Question

I am using C# and Visual Studio 2010. I'm just trying to match a string (which is a path in this case) and create a pattern that will help me figure out if it's a valid pattern or not. The below examples are made up arbitary ones, but they do contain

So I am trying to create a pattern that will match a UNC path which is coming in as a string. For example:

"\\\\Apple-butter27\\AliceFakePlace\\SomeDay\\Grand100\\Some File Name Stuff\\Yes these are fake words\\One more for fun2000343\\myText.txt"

Above is an example of a file path I'm trying to pattern match. I'm attempting to match it with this pattern:

@"\\\\[a-zA-Z0-9-]+\\\w+\\\w+\\\w+\\((\w+)*(\s+)*)*\\((\w+)*(\s+)*)*\\((\w+)*(\s+)*)*\\w+\.txt";

The thing I am guarenteed is there will be 7 folders until I reach my file(s).

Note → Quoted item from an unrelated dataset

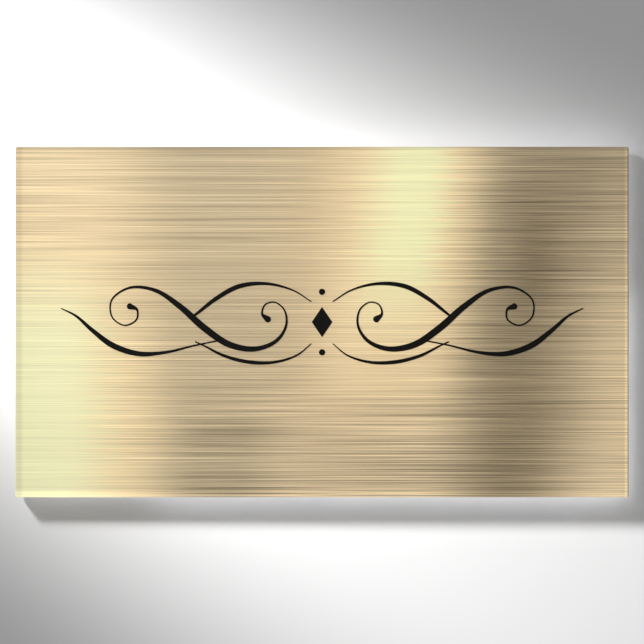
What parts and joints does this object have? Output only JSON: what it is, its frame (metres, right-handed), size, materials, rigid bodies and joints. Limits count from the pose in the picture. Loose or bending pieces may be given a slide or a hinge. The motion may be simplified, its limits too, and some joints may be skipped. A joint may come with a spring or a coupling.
{
  "type": "name badge",
  "caption": "Flat rectangular name badge: clear acrylic slab over a brushed gold sheet with black printed scrollwork, and a magnetic bar across the back.",
  "frame": {"origin": "centre of the magnetic bar's underside, which is the bottom centre of the whole badge", "axes": "+X along the badge's length (right in the picture), +Y up the badge's face (up in the picture), +Z out of the face"},
  "size_m": [0.0888, 0.0508, 0.0049],
  "materials": {
    "clear_acrylic": "clear cast acrylic, polished",
    "brushed_gold": "gold coloured, brushed along the length",
    "black_ink": "flat printed black",
    "plated_steel": "nickel plated, satin"
  },
  "bodies": {
    "root": {"clear_slab": "clear_acrylic", "gold_sheet": "brushed_gold", "magnet_bar": "plated_steel", "ink_scroll_right": "black_ink", "ink_scroll_left": "black_ink", "ink_lozenge": "black_ink", "ink_dot_upper": "black_ink", "ink_dot_lower": "black_ink"}
  },
  "joints": []
}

I'll have to look for a combo of spaces, letters, and numbers for pretty much all the segments.

I did try starting by matching small bits such as my first iteration of testing I tried this as my pattern:

@"\\\\";

And this works since it'll match the first few characters, but if I add this to it:

@"\\\\[a-zA-Z0-9-]+";

It fails. So I thought maybe it was since the strings are causing it to double up so I may have to double my "\" so I tried it again with 8 "\" alone, but that failed.

My goal with previous pattern is to match "\\\\Apple-butter27"

I've been looking on google and all over this site, but none of the pattern matching UNC stuff I found is quite my issue.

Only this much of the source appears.